For now this is a UK phenomenon. On these here islands for the next two decades there will be a lot more people doing what teenagers do; making things, buying things, changing things.

The Echo of a Boom

Strategists in the UK across a whole range of fields have fixated on the idea of millennials for at least a generation. This is a segment supposedly linked by allegedly common experience of digital technology.

Their power though is also the result of being the children of baby boomers, the postwar rise in new births that in the UK peaked in 1964. The after effect of this created an “echo boom” as the next generation came in the 80s and 90s. More people means at the very least more spending power so it is no wonder that brands and companies started to pay attention as these echo boomers came of age.
But 18 year olds have never just been consumers.

Those same postwar baby boomers were the pioneers of being a teenager. Since then popular culture has been shaped by the creativity and rebellion of teenagers. That is something that is about to be back in much greater supply.

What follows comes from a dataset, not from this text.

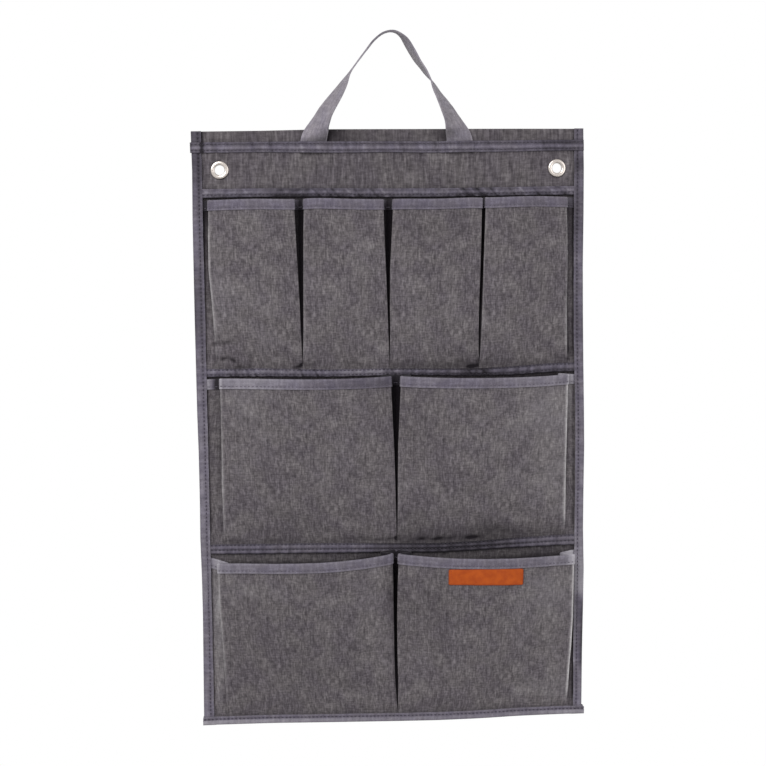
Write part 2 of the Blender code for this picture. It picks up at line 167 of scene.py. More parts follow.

A teenager is a powerful thing

Given the explosion in tools and platforms for creators there has perhaps never been a more fertile environment for a boom in new creatives to come of age. Though the UK teenager has in the past not needed much help to reinvent youth culture even beyond these shores.

For those of you creating new products or marketing them then it’s probably time to work out how you respond. More new adults are about to be learning, buying, choosing, without established habits to make them more predictable.
We may talk about tech and narrow marketing trends but we maybe are not talking enough about some of the fundamentals.

Given the explosion in tools and platforms for creators there has perhaps never been a more fertile environment for a boom in new creatives to come of age. Though the UK teenager has in the past not needed much help to reinvent youth culture even beyond these shores.